In outlining the status of the repair work on the hydrogen leak on SLS on the launchpad yesterday, NASA officials indicated that they are targeting a September 23rd launch date that will require the Space Force range safety office to okay the use of a flight abort system with batteries that are significantly past their use-by date.
NASA has submitted a request to the Eastern Range for an extension of the current testing requirement for the flight termination system. NASA is respecting the range’s processes for review of the request, and the agency continues to provide detailed information to support a range decision.

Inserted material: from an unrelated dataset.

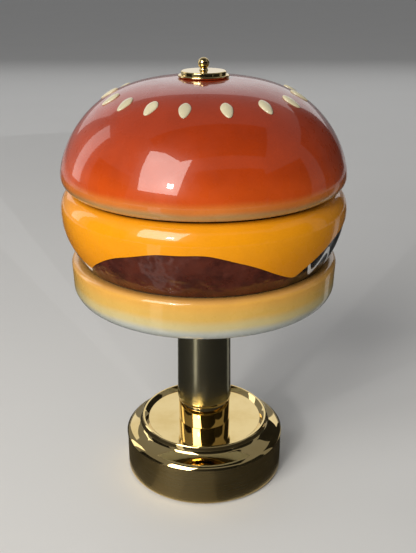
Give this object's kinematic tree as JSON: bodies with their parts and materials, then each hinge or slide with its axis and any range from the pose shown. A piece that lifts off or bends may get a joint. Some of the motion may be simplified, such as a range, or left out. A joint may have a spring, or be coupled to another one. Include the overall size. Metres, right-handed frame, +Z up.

The range office had required that the batteries for that flight termination system be checked every 20 days, a process that requires the rocket to be rolled back to the assembly building. It had already given NASA a five day extension to 25 days, but even that was insufficient to get the rocket launched in its previous launch window, expiring on September 6th. Though NASA has not said how long an extension it is requesting, to do a September 23rd launch would require another extension of 17 days, making for a total 23-day waiver for those batteries. Thus, instead of limiting the life of those batteries to 20 days, NASA is requesting the range to allow the batteries to go unchecked for 43 days, at a minimum.
For the range to give that first waiver I think is somewhat unprecedented. To do it again, for that much time, seems foolish, especially as this will the rocket’s first launch, and a lot can go wrong.
NASA officials also hinted during yesterday’s press conference — in their bureaucrat way — that human error might have caused the hydrogen leak.
NASA has not confirmed if an “inadvertent” manual command that briefly overpressurized the hydrogen fuel line caused the leak, but the agency is investigating the incident. Bolger said new manual processes replaced automated ones during the second attempt and the launch team could have used more time to practice them. “So we didn’t, as a leadership team, put our our operators in the best place we could have,” Bolger said. During the Sept. 17 fueling test, NASA will try out a slower, “kinder and gentler” process that should avoid such events.
If the Space Force and the Biden administration demand the range officer allow this rocket, with this team, to be launched with a questionable flight termination system, we should expect public resignations from several range officers. Whether anyone in our present government however has the ethics to do such a thing appears very doubtful.